GSA Annual Meeting, November 5-8, 2001

Paper No. 0
Presentation Time: 8:15 AM

DATING THE EXTINCTION OF PALEOCENE LAZARUS DINOSAURS BASED ON MAGNETOCHRONOLOGY, SAN JUAN BASIN, NEW MEXICO


FASSETT, James E., U. S. Geol Survey, Emeritus, 552 Los Nidos Drive, Santa Fe, NM 87501, jimfassett@qwest.net

Recent studies show that a diverse assemblage of dinosaur fossils in the San Juan Basin of New Mexico are Paleocene in age, thus some dinosaurs survived the asteroid-impact “extinction” event that is generally accepted as marking the end of the Cretaceous Period throughout the world. It is suggested that these “Lazarus” dinosaurs may have survived the short period of maximum devastation, immediately following the impact, as eggs laid shortly before the impact occurred. Even though all mature dinosaurs were probably killed by the impact and the ensuing period of global darkness, their recently laid eggs would have provided a survival sanctuary for some of the developing dinosaur embryos for from one to two years. The San Juan Basin's Paleocene dinosaur fauna is named the Alamoan fauna for the Ojo Alamo Sandstone, the formation in which these dinosaur fossils have been found.

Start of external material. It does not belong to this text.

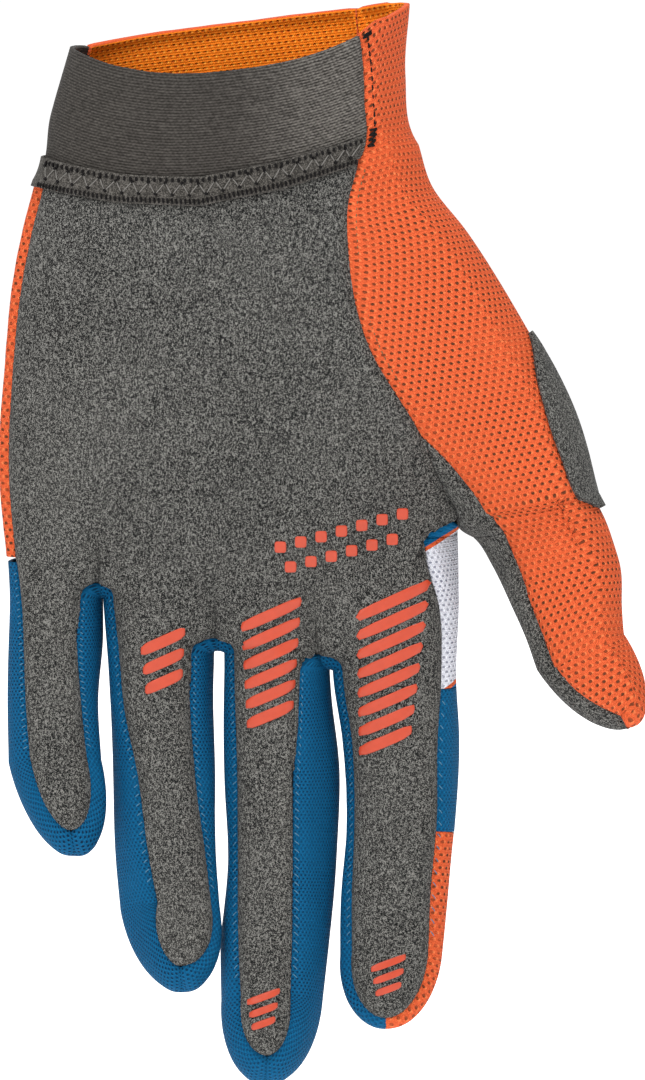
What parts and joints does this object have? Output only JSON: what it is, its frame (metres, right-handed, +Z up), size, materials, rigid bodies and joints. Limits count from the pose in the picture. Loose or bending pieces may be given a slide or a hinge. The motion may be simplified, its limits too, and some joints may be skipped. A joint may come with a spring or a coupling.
{
  "type": "motocross glove",
  "caption": "Pull-on motocross glove for the left hand, with a knitted mesh back, suede-like palm, side strips between the fingers and an elastic cuff.",
  "frame": {"origin": "centre of the wrist opening", "axes": "+Z up out of the wrist opening, fingers towards -Z, palm towards -Y, thumb towards +X"},
  "size_m": [0.1401, 0.0468, 0.234],
  "materials": {
    "grey_suede": "matt melange suede",
    "orange_mesh": "knitted mesh",
    "blue_mesh": "fine knitted mesh",
    "white_mesh": "perforated mesh",
    "elastic": "ribbed woven elastic",
    "band": "woven tape"
  },
  "bodies": {
    "root": {"palm_panel": "grey_suede", "thumb_panel": "orange_mesh", "back_panel": "orange_mesh", "thumb_patch": "grey_suede", "cuff_elastic": "elastic", "cuff_band": "band", "little_side": "blue_mesh", "fork_little_ring": "blue_mesh", "fork_ring_middle": "blue_mesh", "fork_middle_index": "blue_mesh", "index_side_white": "white_mesh", "index_side_blue": "blue_mesh"}
  },
  "joints": []
}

Revised ages for the global, geomagnetic time scale indicate that the age of the Cretaceous-Tertiary boundary is 65.5 Ma (as determined by Obradovich). The boundary is in magnetochron C29r. Published data from the Hunter Wash area of the southern San Juan Basin (where most of the Lazarus dinosaurs have been discovered)show that the lower (dinosaur-bearing)part of the Paleocene Ojo Alamo Sandstone contains a thin interval of reversed polarity, identified as the uppermost part of magnetic-polarity chron (magnetochron) C29r, overlain by a thicker interval of normal magnetic polarity, magnetochron C29n, The thin interval of C29r at the base of the Ojo Alamo, is estimated to represent about 0.170 m.y. Published estimates give the duration of magnetochron C29n as 0.769 m.y., thus, the duration of the Alamoan Lazarus dinosaur fauna would have been about 0.939 m.y. - virtually 1 million years - and the time of extinction of this Paleocene dinosaur fauna would have been about 64.5 Ma (Obradovich time scale).